I know there is a minimum of ass-kissing and bullshit that has to happen to keep the world afloat. But theater doesn't make it by on the minimum. Theatre stays alive on idiotic customs and bureaucracy - the point of which is ONLY to keep the egos happy. It's bloated and inefficient.
One of the worst things I've discovered so far is that many of my instructors - who hate me and who I hate in return - are big names in professional theatre. If I have to deal with them in the real world - I think torture and death might be preferable to working with some of them. (Some of them are pretty egoless people who I think might be tough bosses - but I wouldn't mind working for them because I know they wouldn't stand for bullshit.)
I despise the industry. I don't think I can handle the idea of that being my life.

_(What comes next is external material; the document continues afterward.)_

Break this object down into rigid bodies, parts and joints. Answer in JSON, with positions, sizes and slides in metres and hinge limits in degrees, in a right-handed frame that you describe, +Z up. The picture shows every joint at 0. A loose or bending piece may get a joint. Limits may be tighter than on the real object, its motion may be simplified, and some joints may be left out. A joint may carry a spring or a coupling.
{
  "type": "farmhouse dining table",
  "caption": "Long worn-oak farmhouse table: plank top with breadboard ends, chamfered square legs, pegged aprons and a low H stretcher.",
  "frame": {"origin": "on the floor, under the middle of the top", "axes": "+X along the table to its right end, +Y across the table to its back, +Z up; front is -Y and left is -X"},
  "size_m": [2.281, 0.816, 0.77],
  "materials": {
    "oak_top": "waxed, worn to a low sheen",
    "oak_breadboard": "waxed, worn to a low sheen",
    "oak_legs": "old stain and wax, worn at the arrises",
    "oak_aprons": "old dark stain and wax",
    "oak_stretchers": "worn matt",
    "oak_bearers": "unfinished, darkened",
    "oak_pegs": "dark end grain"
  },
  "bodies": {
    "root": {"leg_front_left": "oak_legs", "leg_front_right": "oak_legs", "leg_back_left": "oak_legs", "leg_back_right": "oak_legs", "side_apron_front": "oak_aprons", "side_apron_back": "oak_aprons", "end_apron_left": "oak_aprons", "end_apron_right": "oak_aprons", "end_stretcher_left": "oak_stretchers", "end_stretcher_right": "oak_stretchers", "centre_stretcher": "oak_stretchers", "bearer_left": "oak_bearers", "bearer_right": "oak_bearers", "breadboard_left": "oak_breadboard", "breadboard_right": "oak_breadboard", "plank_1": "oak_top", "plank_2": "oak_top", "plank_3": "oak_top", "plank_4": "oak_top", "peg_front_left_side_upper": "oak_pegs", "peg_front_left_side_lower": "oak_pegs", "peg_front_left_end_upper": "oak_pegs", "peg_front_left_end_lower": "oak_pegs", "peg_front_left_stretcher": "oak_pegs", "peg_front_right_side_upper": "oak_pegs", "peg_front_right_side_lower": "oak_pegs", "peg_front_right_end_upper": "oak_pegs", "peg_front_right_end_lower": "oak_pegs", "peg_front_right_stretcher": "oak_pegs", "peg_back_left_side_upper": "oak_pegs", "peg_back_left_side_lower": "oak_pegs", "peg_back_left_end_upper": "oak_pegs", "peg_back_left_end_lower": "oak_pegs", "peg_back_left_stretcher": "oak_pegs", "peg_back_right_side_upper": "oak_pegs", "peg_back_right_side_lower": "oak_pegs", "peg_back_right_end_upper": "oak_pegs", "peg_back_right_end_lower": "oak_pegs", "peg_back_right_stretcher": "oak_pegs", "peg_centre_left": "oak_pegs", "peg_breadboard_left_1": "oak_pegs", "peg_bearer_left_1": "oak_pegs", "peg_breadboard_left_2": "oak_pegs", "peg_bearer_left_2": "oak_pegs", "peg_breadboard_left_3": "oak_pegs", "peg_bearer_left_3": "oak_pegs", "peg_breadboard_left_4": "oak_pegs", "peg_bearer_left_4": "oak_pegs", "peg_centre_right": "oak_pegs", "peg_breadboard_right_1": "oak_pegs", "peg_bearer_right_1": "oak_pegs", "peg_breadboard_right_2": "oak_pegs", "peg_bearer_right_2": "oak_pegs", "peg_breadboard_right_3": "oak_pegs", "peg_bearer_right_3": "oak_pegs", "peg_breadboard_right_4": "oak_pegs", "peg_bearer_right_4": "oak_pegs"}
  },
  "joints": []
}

An idea occurred to me today: I could get into amateur theatre. I know people who are in professional theatre look down on amateurs as though they were only as bright as your friend's puppy, but my whole objection to the industry in the first place is that I don't need the approval of assholes. I already know a bit about how professional theatre works - I can bring it there. I can hang and focus to my heart's content, and never have to worry if it will put food on my table. If I don't want to kiss someone's ass, I can back out and just focus on my real job.

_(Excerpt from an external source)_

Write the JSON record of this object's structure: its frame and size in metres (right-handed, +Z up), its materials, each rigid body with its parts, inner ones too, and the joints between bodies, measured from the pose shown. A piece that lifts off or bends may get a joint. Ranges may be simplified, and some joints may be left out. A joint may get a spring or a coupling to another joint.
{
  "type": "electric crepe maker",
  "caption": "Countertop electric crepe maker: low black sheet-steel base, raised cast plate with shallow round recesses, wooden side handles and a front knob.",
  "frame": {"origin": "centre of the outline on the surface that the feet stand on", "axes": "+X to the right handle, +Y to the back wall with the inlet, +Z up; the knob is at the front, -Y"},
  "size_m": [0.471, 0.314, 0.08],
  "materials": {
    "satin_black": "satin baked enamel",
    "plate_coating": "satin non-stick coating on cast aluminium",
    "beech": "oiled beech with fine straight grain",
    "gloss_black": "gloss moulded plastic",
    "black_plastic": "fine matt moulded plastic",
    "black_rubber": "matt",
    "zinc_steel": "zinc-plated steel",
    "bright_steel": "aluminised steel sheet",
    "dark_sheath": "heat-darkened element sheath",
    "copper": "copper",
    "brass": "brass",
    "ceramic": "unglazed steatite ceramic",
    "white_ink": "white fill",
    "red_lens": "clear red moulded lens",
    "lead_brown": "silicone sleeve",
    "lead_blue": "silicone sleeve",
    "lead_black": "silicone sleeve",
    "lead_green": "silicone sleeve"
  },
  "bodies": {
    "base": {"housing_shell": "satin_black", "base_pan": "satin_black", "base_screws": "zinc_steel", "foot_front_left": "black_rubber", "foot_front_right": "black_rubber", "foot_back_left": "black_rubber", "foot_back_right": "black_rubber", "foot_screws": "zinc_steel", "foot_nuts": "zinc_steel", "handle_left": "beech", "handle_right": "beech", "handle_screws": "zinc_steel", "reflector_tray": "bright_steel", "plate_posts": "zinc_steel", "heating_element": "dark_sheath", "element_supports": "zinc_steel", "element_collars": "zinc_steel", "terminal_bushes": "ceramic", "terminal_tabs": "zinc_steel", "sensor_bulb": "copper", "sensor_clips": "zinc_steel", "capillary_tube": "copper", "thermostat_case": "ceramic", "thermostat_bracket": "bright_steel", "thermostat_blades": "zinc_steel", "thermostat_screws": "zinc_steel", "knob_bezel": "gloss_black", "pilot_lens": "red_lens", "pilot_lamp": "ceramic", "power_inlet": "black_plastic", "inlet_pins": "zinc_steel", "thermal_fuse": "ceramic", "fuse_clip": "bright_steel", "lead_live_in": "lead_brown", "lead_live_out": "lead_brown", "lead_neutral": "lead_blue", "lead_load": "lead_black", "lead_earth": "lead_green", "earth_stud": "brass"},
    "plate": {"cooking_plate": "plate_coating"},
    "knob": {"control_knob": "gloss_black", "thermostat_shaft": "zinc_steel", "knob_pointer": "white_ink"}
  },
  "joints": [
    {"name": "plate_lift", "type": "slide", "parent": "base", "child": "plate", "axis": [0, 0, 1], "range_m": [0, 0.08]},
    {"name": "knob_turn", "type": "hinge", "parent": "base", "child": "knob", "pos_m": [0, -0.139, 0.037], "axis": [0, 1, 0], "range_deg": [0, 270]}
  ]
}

I don't think it's a bad idea. It offends something in me that has been trained to look down on amateur theatre, but I might really do it.

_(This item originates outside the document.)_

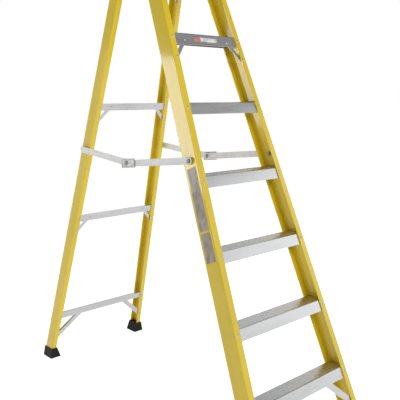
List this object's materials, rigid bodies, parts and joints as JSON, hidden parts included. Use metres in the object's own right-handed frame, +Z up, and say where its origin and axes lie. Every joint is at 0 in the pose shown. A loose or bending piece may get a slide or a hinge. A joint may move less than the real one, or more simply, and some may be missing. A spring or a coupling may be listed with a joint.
{
  "type": "platform step ladder",
  "caption": "Free-standing fibreglass step ladder with aluminium steps, a folding rear frame, side spreaders, a small standing platform and a tool tray on top",
  "frame": {"origin": "on the floor, in the middle of the box around the feet", "axes": "+X across the ladder, +Y from the climbing side to the rear feet, +Z up"},
  "size_m": [0.7148, 1.8538, 2.785],
  "materials": {
    "fibreglass": "pultruded fibreglass, safety yellow, satin gloss",
    "label_red": "printed film, red",
    "label_white": "printed film, off-white",
    "label_grey": "printed film, grey",
    "fastener_steel": "zinc-plated steel",
    "foot_rubber": "moulded black rubber",
    "tray_plastic": "moulded polypropylene, charcoal",
    "cast_alloy": "cast alloy, dull",
    "plate_alloy": "pressed alloy plate",
    "aluminium_mill": "extruded aluminium, mill finish, ribbed tread"
  },
  "bodies": {
    "front_frame": {"front_pad_left": "foot_rubber", "front_pad_right": "foot_rubber", "front_rail_left": "fibreglass", "front_rail_right": "fibreglass", "front_shoe_left": "plate_alloy", "front_shoe_right": "plate_alloy", "guard_bar": "aluminium_mill", "guard_rivets": "fastener_steel", "hinge_pin_left": "fastener_steel", "hinge_pin_right": "fastener_steel", "hinge_plate_bolts": "fastener_steel", "hinge_plate_left": "plate_alloy", "hinge_plate_right": "plate_alloy", "platform_pin_left": "fastener_steel", "platform_pin_right": "fastener_steel", "rail_labels": "label_grey", "spreader_bolt_left": "fastener_steel", "spreader_bolt_right": "fastener_steel", "step_1": "aluminium_mill", "step_2": "aluminium_mill", "step_3": "aluminium_mill", "step_4": "aluminium_mill", "step_5": "aluminium_mill", "step_6": "aluminium_mill", "step_brace_left": "aluminium_mill", "step_brace_right": "aluminium_mill", "step_gusset_left": "aluminium_mill", "step_gusset_right": "aluminium_mill", "step_label_red": "label_red", "step_label_white": "label_white", "step_rivets": "fastener_steel", "tool_tray": "tray_plastic"},
    "rear_frame": {"rear_bar_1": "aluminium_mill", "rear_bar_2": "aluminium_mill", "rear_bar_3": "aluminium_mill", "rear_bar_4": "aluminium_mill", "rear_boot_left": "foot_rubber", "rear_boot_right": "foot_rubber", "rear_brace_left": "aluminium_mill", "rear_brace_right": "aluminium_mill", "rear_gussets_2": "aluminium_mill", "rear_gussets_3": "aluminium_mill", "rear_gussets_4": "aluminium_mill", "rear_rail_left": "fibreglass", "rear_rail_right": "fibreglass", "rear_rivets": "fastener_steel", "spreader_studs": "fastener_steel"},
    "platform": {"platform_arm_left": "aluminium_mill", "platform_arm_right": "aluminium_mill", "platform_deck": "aluminium_mill", "platform_rivets": "fastener_steel"},
    "spreader_front_left": {"spreader_front_link_left": "aluminium_mill", "spreader_lock_left": "cast_alloy", "spreader_pin_left": "fastener_steel"},
    "spreader_rear_left": {"spreader_rear_link_left": "aluminium_mill"},
    "spreader_front_right": {"spreader_front_link_right": "aluminium_mill", "spreader_lock_right": "cast_alloy", "spreader_pin_right": "fastener_steel"},
    "spreader_rear_right": {"spreader_rear_link_right": "aluminium_mill"}
  },
  "joints": [
    {"name": "fold", "type": "hinge", "parent": "front_frame", "child": "rear_frame", "pos_m": [0, 0.19733, 2.323], "axis": [-1, 0, 0], "range_deg": [0, 38.2]},
    {"name": "platform_lift", "type": "hinge", "parent": "front_frame", "child": "platform", "pos_m": [0, 0.00006, 2.1126], "axis": [1, 0, 0], "range_deg": [0, 67.57]},
    {"name": "spreader_front_left", "type": "hinge", "parent": "front_frame", "child": "spreader_front_left", "pos_m": [-0.2675, -0.33097, 1.2814], "axis": [1, 0, 0], "range_deg": [0, 76.91]},
    {"name": "spreader_rear_left", "type": "hinge", "parent": "spreader_front_left", "child": "spreader_rear_left", "pos_m": [-0.2632, 0.11715, 1.2354], "axis": [-1, 0, 0], "range_deg": [0, 173.59]},
    {"name": "spreader_front_right", "type": "hinge", "parent": "front_frame", "child": "spreader_front_right", "pos_m": [0.2675, -0.33097, 1.2814], "axis": [1, 0, 0], "range_deg": [0, 76.91]},
    {"name": "spreader_rear_right", "type": "hinge", "parent": "spreader_front_right", "child": "spreader_rear_right", "pos_m": [0.2632, 0.11715, 1.2354], "axis": [-1, 0, 0], "range_deg": [0, 173.59]}
  ],
  "couplings": [
    {"joint": "platform_lift", "follows": "fold", "ratio": 1.7684},
    {"joint": "spreader_front_left", "follows": "fold", "ratio": 2.013},
    {"joint": "spreader_rear_left", "follows": "fold", "ratio": 4.5439},
    {"joint": "spreader_front_right", "follows": "fold", "ratio": 2.013},
    {"joint": "spreader_rear_right", "follows": "fold", "ratio": 4.5439}
  ]
}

The question remains: what is my "real job" going to be?
Instead, I'll be working, and I'll be upgrading my high school math and science. (Pure Math 20, Chem 20 and Physics 20 first semester, and diploma classes second semester, so I'll be a full-time student.) I have to do it before I'm 20 if I want the government to finance it. Plus, if I go after any university education some time farther down the road, I'll probably need more academic maths and sciences than I do now.
I'm sending a letter to the theatre department to explain that I've run into "unexpected financial difficulty" so I am unable to return next year. (Partially true, but if I REALLY wanted to go next year, I think I might be able to swing it.) I'm going to ask for permission to return to my studies in technical theatre not next year, but the year after that.
And if I don't get permission? I don't care. I'm still not going back.
I don't even know if I'm going back two years from now (assuming I get permission.) I'm sort of hoping I'll make a solid decision on that one in the coming school year.
I just want to know what the fuck I'm doing with my life.
Theatre has been my whole life since I was 11, and now I don't feel like I have it anymore. I feel so lost.
I wanted to be an actor for years and years, and now that's at least post-poned due to transition issues. I decided in gr. 12 that I have too many issues with making a fool of myself in public to be an honest actor. I don't know if I'll ever resolve those issues, so acting is way on the back burner.
I love being a lighting monkey. Honestly, I don't think the idiots who teach our program will ever realize it, but the work is not an issue. I know I'm not the best at it, but I still love it and want to try my best to be better.
My issue is with the people. The industry.
I hate the theatre industry. I HATE "the biz." It's not glam - it's ugly. I hate the nepotism, I hate the "it's who you know" attitude, I hate the ass-kissing. I hate the fact that my good work will never be what gets me jobs - only knowing the right people and kissing enough ass will do that. Good work? Only helps you keep your job.
I know there is a minimum of ass-kissing and bullshit that has to happen to keep the world afloat. But theater doesn't make it by on the minimum. Theatre stays alive on idiotic customs and bureaucracy - the point of which is ONLY to keep the egos happy. It's bloated and inefficient.
One of the worst things I've discovered so far is that many of my instructors - who hate me and who I hate in return - are big names in professional theatre. If I have to deal with them in the real world - I think torture and death might be preferable to working with some of them. (Some of them are pretty egoless people who I think might be tough bosses - but I wouldn't mind working for them because I know they wouldn't stand for bullshit.)
I despise the industry. I don't think I can handle the idea of that being my life.
An idea occurred to me today: I could get into amateur theatre. I know people who are in professional theatre look down on amateurs as though they were only as bright as your friend's puppy, but my whole objection to the industry in the first place is that I don't need the approval of assholes. I already know a bit about how professional theatre works - I can bring it there. I can hang and focus to my heart's content, and never have to worry if it will put food on my table. If I don't want to kiss someone's ass, I can back out and just focus on my real job.
I don't think it's a bad idea. It offends something in me that has been trained to look down on amateur theatre, but I might really do it.
The question remains: what is my "real job" going to be?
(no subject)
Date: 2003-07-30 09:53 pm (UTC)Telling your boss, "Hey, you're wrong!" means that you're asserting authority you don't have. He doesn't give a ripe fuck if he's wrong and you're right -- you're undermining his authority by your assertion. Hence you are not a team player. Hence you are dogmeat and processed out the door, bye-bye, don't let it hit you in the ass on the way out.
I don't get it either, but then I don't process the world the way most NTs do. The focus is not efficiency. It's obedience. Only rarely will you find a situation where creativity, initiative, and self-starting are regarded as desirable. Most business, whatever kind, want drones who do their job and don't make waves.
What you're talking about is politics, and wherever there are three people, there will be politics.